A better framework for timing your move
A practical way to think about timing is to test your decision across four questions. First, does the property fit your current life stage? Second, can your finances support the purchase without strain? Third, does the asset have a reasonable path to future value or strategic usefulness? Fourth, does this move improve your next position rather than trap you in place?
This is why framework-led planning matters. At Nurayat, the conversation is not limited to whether now is a “good market.” The better question is whether this move supports your loan reduction, income growth, savings strength, and capital progression over time. That turns property from a stressful purchase into a structured wealth decision.
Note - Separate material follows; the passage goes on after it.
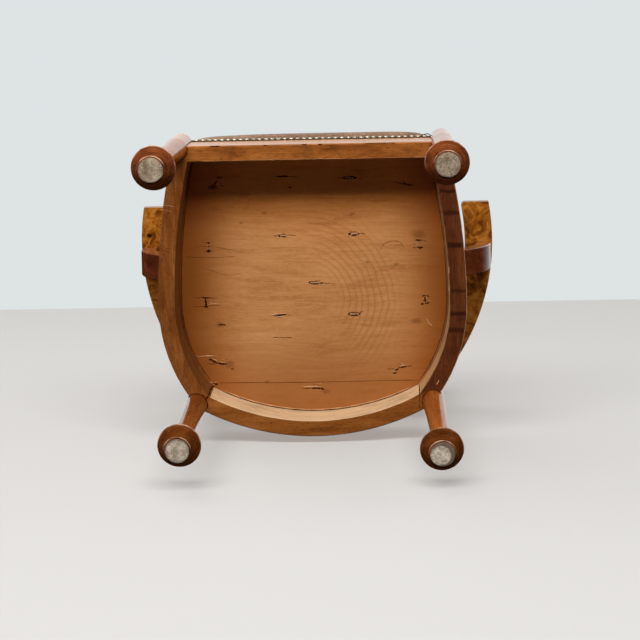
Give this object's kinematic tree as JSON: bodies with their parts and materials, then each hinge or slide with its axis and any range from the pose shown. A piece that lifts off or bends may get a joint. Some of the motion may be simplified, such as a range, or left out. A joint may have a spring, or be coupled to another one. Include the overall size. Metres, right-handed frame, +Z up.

Sometimes the answer is to move now. Sometimes the answer is to wait 12 to 24 months and strengthen your financial base first. Both can be correct. Good advice is not about pushing activity. It is about protecting the client from a move that looks exciting today but creates pressure later.
The signs you may already be ready
If your income has improved, your debt is under control, your emergency funds are intact, and your next property can be held comfortably even under less favorable conditions, you may be closer than you think. If your current home no longer fits your family or if your existing asset has limited long-term upside, waiting may also carry a cost.
On the other hand, if you are relying on optimistic assumptions, stretching your monthly budget, or hoping the market will rescue a weak purchase, that is usually a sign to pause. Property rewards patience, but only when patience is paired with preparation.
The market will always give you reasons to hesitate. There will always be another headline, another forecast, another opinion from someone who sounds certain. The families who move forward with confidence are usually not the ones who guessed perfectly. They are the ones who planned properly, understood their numbers, and chose a property decision that could carry them into the next chapter with strength.